> I looked, and what I've found tells me that you make a false claim. Your lack of sources is just as telling.
God... so frustrating dealing with dumbasses that don't know even the most basic shit about energy production and cost. Not sure if you are just trolling. But here goes. Here are costs by different sources. https://en.wikipedia.org/wiki/Cost_of_electricity_by_source
Costs will vary between country. But here is cost e.g. for France. Nuclear EPR is 100 euro/MWh. Solar farms is 43.24 euro/MWh.
Next, the UK. Nuclear PWR is 93-121 pounds/MWh. Onshore wind 47-76 pounds/MWh. Solar 71-94 pounds/MWh.
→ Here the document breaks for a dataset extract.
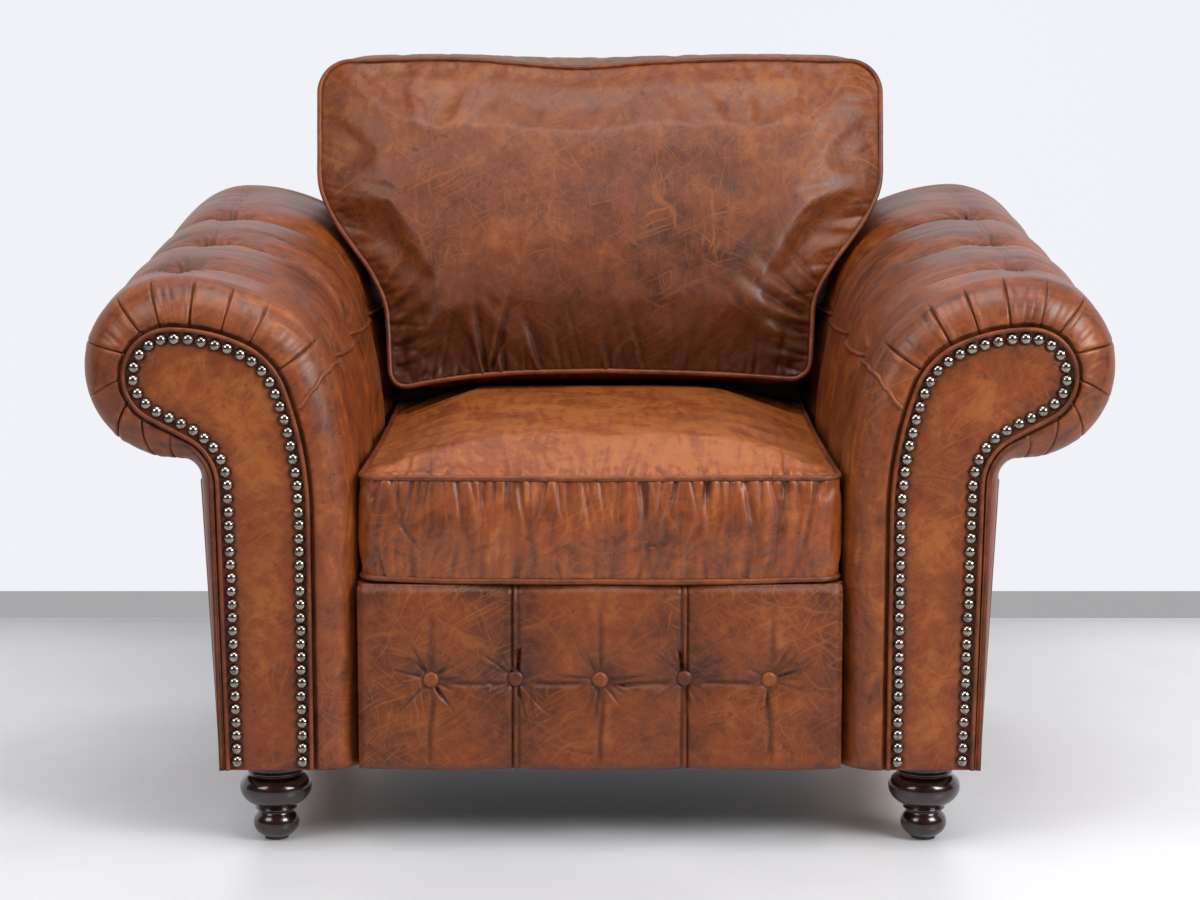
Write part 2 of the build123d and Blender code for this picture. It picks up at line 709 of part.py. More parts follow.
def seat_section(z, inset=0, puff=0, core=0):
    """Plan of the seat cushion at z: sides drawn in, front bulging, corners rounded."""
    half = cushion_half - inset - core + puff
    front = depth(cushion_front_depth) + inset + core - puff
    rear = cushion_rear_y - inset - core
    with BuildSketch(Plane.XY.offset(z)) as section:
        with BuildLine():
            SagittaArc((-half, front), (half, front), -(cushion_front_bulge))
            SagittaArc((half, front), (half, rear), cushion_draw)
            Line((half, rear), (-half, rear))
            SagittaArc((-half, rear), (-half, front), cushion_draw)
        make_face()
        fillet(vertices(), cushion_corner_radius)
    return section.sketch


def seat_form(core=0):
    """Boxing and crown of the seat cushion, drawn inwards by core for what is under the leather."""
    low_z = cushion_bottom_z + core
    high_z = seat_boxing_top_z - core / 2
    crown = seat_crown_rise - core / 2
    with BuildPart() as form:
        middle = seat_section((low_z + high_z) / 2, puff=seat_boxing_puff, core=core)
        loft([seat_section(low_z, core=core), middle, seat_section(high_z, core=core)])
        crown_sections = [seat_section(high_z, core=core)]
        for up, inward in zip(seat_crown_rise_shares, seat_crown_inset_shares):
            inset = (cushion_half - core) * inward
            crown_sections.append(seat_section(high_z + crown * up, inset=inset, core=core))
        loft(crown_sections)
    return form.part


def outline_of(sketch):
    """Outer wire of a section."""
    return sketch.face().outer_wire()


seat_edges = [outline_of(seat_section(z))
              for z in (cushion_bottom_z + cushion_piping_radius, seat_boxing_top_z)]
seat_cords = [tube_along(edge, cushion_piping_radius) for edge in seat_edges]
with BuildPart() as seat_cushion_piping:
    for cord in seat_cords:
        add(cord)
save(seat_cushion_piping.part, "seat_cushion_piping")

zip_z = (cushion_bottom_z + seat_boxing_top_z) / 2
zip_height_span = (zip_z - zip_groove_height / 2, zip_z + zip_groove_height / 2)
with BuildPart() as seat_cushion_cover:
    add(seat_form())
    add(seat_form(core=cushion_wall), mode=Mode.SUBTRACT)
    for edge in seat_edges:
        add(tube_along(edge, cushion_piping_radius + soft_gap), mode=Mode.SUBTRACT)
    add(block((-seat_zip_length / 2, seat_zip_length / 2),
              (cushion_rear_y - zip_groove_depth, cushion_rear_y + overrun), zip_height_span), mode=Mode.SUBTRACT)
save(seat_cushion_cover.part, "seat_cushion_cover")
with BuildPart() as seat_cushion_core:
    add(seat_form(core=cushion_wall + soft_gap))
save(seat_cushion_core.part, "seat_cushion_core")


# Back cushion: a wedge between two raked outlines, wide above the arms, crowned in front
def back_section(plane, rake, bottom_z, inset):
    """Outline of the back cushion in a raked plane, drawn inwards by inset."""
    low_y = along(bottom_z, rake) + inset
    waist_y = along(back_cushion_waist_z, rake) + inset / 2
    wing_y = along(back_cushion_wing_z, rake)
    top_y = along(back_cushion_top_z, rake) - inset
    low_half = back_cushion_half_width - inset
    waist_half = back_cushion_waist_half_width - inset
    wing_half = back_cushion_wing_half_width - inset
    with BuildSketch(plane) as section:
        with BuildLine():
            right_side = [(low_half, low_y), (waist_half, waist_y), (wing_half, wing_y), (wing_half, top_y)]
            Polyline(right_side + [(-x, y) for x, y in reversed(right_side)], close=True)
        make_face()
        fillet(vertices().group_by(Axis.Y)[-1], back_corner_radius)
        fillet(vertices().group_by(Axis.Y)[0], cushion_corner_radius)
        for level in (waist_y, wing_y):
            fillet(vertices().sort_by(lambda corner: abs(corner.Y - level))[:2], back_wing_radius)
    return section.sketch


middle_rake = (back_rake + back_cushion_rake) / 2
back_cushion_rear_depth = back_front_depth - 2 * soft_gap
middle_z = (back_cushion_bottom_front_z + back_bend_z) / 2
middle_depth = (back_cushion_front_depth + back_cushion_rear_depth) / 2
middle_bottom_z = (back_cushion_bottom_front_z + back_cushion_bottom_rear_z) / 2


def back_form(core=0):
    """Boxing and crown of the back cushion, drawn inwards by core for what is under the leather."""
    rear = back_section(raked_plane(back_cushion_rear_depth, back_rake, back_bend_z, core), back_rake,
                        back_cushion_bottom_rear_z, back_cushion_rear_shrink + core)
    middle = back_section(raked_plane(middle_depth, middle_rake, middle_z), middle_rake,
                          middle_bottom_z, back_cushion_draw + core)
    def front(forward, inset):
        plane = raked_plane(back_cushion_front_depth, back_cushion_rake, back_cushion_bottom_front_z, forward)
        return back_section(plane, back_cushion_rake, back_cushion_bottom_front_z, inset + core)
    with BuildPart() as form:
        loft([rear, middle, front(-core / 2, 0)])
        crown = [front(-core / 2, 0)]
        for up, inward in zip(back_crown_rise_shares, back_crown_inset_shares):
            forward = (back_crown_rise - core / 2) * up - core / 2
            crown.append(front(forward, back_cushion_half_width * inward))
        loft(crown)
    return form.part


back_rear_plane = raked_plane(back_cushion_rear_depth, back_rake, back_bend_z, cushion_piping_radius)
back_front_plane = raked_plane(back_cushion_front_depth, back_cushion_rake, back_cushion_bottom_front_z)
rear_outline = back_section(back_rear_plane, back_rake, back_cushion_bottom_rear_z, back_cushion_rear_shrink)
front_outline = back_section(back_front_plane, back_cushion_rake, back_cushion_bottom_front_z, 0)
back_edges = [outline_of(rear_outline), outline_of(front_outline)]
with BuildPart() as back_cushion_piping:
    for edge in back_edges:
        add(tube_along(edge, cushion_piping_radius))
save(back_cushion_piping.part, "back_cushion_piping")

with BuildPart() as back_cushion_core:
    add(back_form(core=cushion_wall + soft_gap))
save(back_cushion_core.part, "back_cushion_core")
zip_centre = Plane(raked_plane(back_cushion_rear_depth, back_rake, back_bend_z).location
                   * Location((0, along(back_zip_z, back_rake), 0)))
with BuildPart() as back_cushion_cover:
    add(back_form())
    add(back_form(core=cushion_wall), mode=Mode.SUBTRACT)
    for edge in back_edges:
        add(tube_along(edge, cushion_piping_radius + soft_gap), mode=Mode.SUBTRACT)
    with BuildSketch(zip_centre):
        Rectangle(back_zip_length, zip_groove_height)
    extrude(amount=zip_groove_depth, mode=Mode.SUBTRACT)
save(back_cushion_cover.part, "back_cushion_cover")


# Zips: a tape at the bottom of each groove and a slider that runs on it, from one end to the other
def zip_pieces(plane, length, name):
    """Tape and slider in a groove whose mouth is in the given plane, open against its normal."""
    with BuildPart() as tape:
        with BuildSketch(plane.offset(zip_groove_depth - soft_gap - zip_tape_thickness)):
            Rectangle(length - 2 * soft_gap, zip_groove_height - 2 * soft_gap)
        extrude(amount=zip_tape_thickness)
    save(tape.part, f"{name}_cushion_zip")
    slider_x = (slider_length - length) / 2 + tab_length + soft_gap
    slider_face = zip_groove_depth - 2 * soft_gap - zip_tape_thickness - slider_thickness
    with BuildPart() as slider:
        with BuildSketch(plane.offset(slider_face)):
            with Locations((slider_x, 0)):
                RectangleRounded(slider_length, slider_height, slider_height / 4)
        extrude(amount=slider_thickness)
        with BuildSketch(plane.offset(slider_face)):
            with Locations((slider_x - (slider_length + tab_length) / 2 + tab_thickness, 0)):
                RectangleRounded(tab_length, tab_height, tab_height / 3)
        extrude(amount=tab_thickness)
    save(slider.part, f"{name}_zip_slider")


seat_zip_plane = Plane(origin=(0, cushion_rear_y, zip_z), x_dir=(1, 0, 0), z_dir=(0, -1, 0))
zip_pieces(seat_zip_plane, seat_zip_length, "seat")
zip_pieces(zip_centre, back_zip_length, "back")

# Feet: turned profile, dark collar, hanger bolt up into the base board, nut and glide
with BuildPart() as foot:
    with BuildSketch(Plane.XZ):
        with BuildLine():
            sole = Line((0, glide_height), (foot_base_radius, glide_height))
            low = ThreePointArc(sole @ 1, (small_bulb_radius, small_bulb_z), (waist_radius, waist_z))
            high = ThreePointArc(low @ 1, (big_bulb_radius, big_bulb_z), (foot_neck_radius, foot_neck_z))
            neck = Line(high @ 1, (foot_neck_radius, leg_height - collar_height))
            top = Line(neck @ 1, (0, leg_height - collar_height))
            Line(top @ 1, sole @ 0)
        make_face()
    revolve()
    with Locations((0, 0, leg_height - collar_height)):
        Cylinder(hanger_radius, 2 * hanger_in_foot, mode=Mode.SUBTRACT)
foot_names = ("foot_front_right", "foot_rear_right", "foot_front_left", "foot_rear_left")
for (x, y), name in zip(foot_spots, foot_names):
    with BuildPart() as placed_foot:
        with Locations((x, y)):
            add(foot.part)
    save(placed_foot.part, name)

with BuildPart() as foot_collars:
    with Locations([(x, y, leg_height - collar_height / 2) for x, y in foot_spots]):
        Cylinder(collar_radius, collar_height)
        Cylinder(hanger_radius, collar_height, mode=Mode.SUBTRACT)
    fillet(edges().filter_by(GeomType.CIRCLE).filter_by(lambda edge: edge.radius > hanger_radius + soft_gap),
           collar_height / 4)
save(foot_collars.part, "foot_collars")

nut_z = base_board_top_z
with BuildPart() as foot_bolts:
    bolt_top_z = nut_z + nut_flange_height
    bolt_low_z = leg_height - collar_height - hanger_in_foot
    with Locations([(x, y, (bolt_top_z + bolt_low_z) / 2) for x, y in foot_spots]):
        Cylinder(hanger_radius, bolt_top_z - bolt_low_z)
save(foot_bolts.part, "foot_bolts")
with BuildPart() as foot_nuts:
    with Locations([(x, y, nut_z + nut_flange_height / 2) for x, y in foot_spots]):
        Cylinder(nut_flange_radius, nut_flange_height)
        Cylinder(hanger_radius, nut_flange_height, mode=Mode.SUBTRACT)
save(foot_nuts.part, "foot_nuts")
with BuildPart() as foot_glides:
    with Locations([(x, y, glide_height / 2) for x, y in foot_spots]):
        Cylinder(glide_radius, glide_height)
save(foot_glides.part, "foot_glides")
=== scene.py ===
"""Looks of a leather armchair with rolled arms, nailed facings, loose cushions and turned feet."""

import math
from contextlib import contextmanager

import bmesh
import bpy
import numpy as np
from mathutils import Euler, Matrix, Vector
from mathutils.geometry import delaunay_2d_cdt


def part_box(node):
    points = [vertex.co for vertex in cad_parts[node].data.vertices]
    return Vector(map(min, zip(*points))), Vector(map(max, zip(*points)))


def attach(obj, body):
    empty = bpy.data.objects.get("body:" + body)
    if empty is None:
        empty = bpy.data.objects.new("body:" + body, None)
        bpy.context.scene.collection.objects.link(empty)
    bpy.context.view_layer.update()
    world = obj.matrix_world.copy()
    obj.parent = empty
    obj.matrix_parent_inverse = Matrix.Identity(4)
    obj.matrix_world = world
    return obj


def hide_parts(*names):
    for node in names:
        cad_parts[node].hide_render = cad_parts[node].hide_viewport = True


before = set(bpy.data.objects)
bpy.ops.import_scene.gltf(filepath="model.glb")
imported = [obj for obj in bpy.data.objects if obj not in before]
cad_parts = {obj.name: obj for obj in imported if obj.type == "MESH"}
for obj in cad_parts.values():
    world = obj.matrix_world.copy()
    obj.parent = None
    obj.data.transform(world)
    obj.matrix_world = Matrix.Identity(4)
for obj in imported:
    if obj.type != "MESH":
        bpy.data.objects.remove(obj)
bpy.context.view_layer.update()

bl_info = {
    "name": "Rolled-arm leather armchair",
    "version": (1, 0, 0),
    "blender": (4, 5, 0),
    "location": "View3D > Sidebar > Armchair",
    "description": "Upholstery, nails and feet of a rolled-arm leather armchair around its solid frame",
    "category": "Object",
}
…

How about the US. Advanced Nuclear 71-92 dollars/MWh. Onshore Wind 28 to 62 dollars/MWh. Solar 29 to 48 dollars/MWh.
> Solar and wind power have their merits, but they are not the ultimate solution to clean power problem.
Said nobody ever. Solar and wind are dirty cheap hence any clean energy system will have to try to use as much of these as possible to save money where possible. We can supplement with geothermal, hydropower, biomass, power-to-gas, compress air storage, flow batteries, metal powder combustion, and even SMR with molten salt thermal energy storage.
Your own sources, if you dig into them, conveniently split generation costs (of which Lazard's cited report says that wind and solar generation is competitive only when subsidized by the US government) with storage costs. If you factor storage costs into the equation, your economy would look way different. Lazard has a report on storage costs too.
I'm withdrawing from further discussion due to your petty manner to use insults instead of arguments.
Insults are there because you said I made false claims and lacked sources. That is basically calling me a liar.
The sources was easy to look up. Claiming storage costs must be included is moving the goalpost.
Gas power plant plus wind is e.g. a perfectly valid choice which cause significant CO2 reductions, and which is entirely cost competitive. Biomass is another viable choice.
Many places hydro plus wind and solar is a viable choice.
For many using you EV will provide you with storage for a very low cost. With Tesla’s million mile battery, there is minimal cost to using EV battery cycles to power your house when the sun doesn’t shine.
Point is, there are tons options and choices and so claiming wind and solar must be paired with storage is disingenuous.
Solar and wind power have their merits, but they are not the ultimate solution to clean power problem.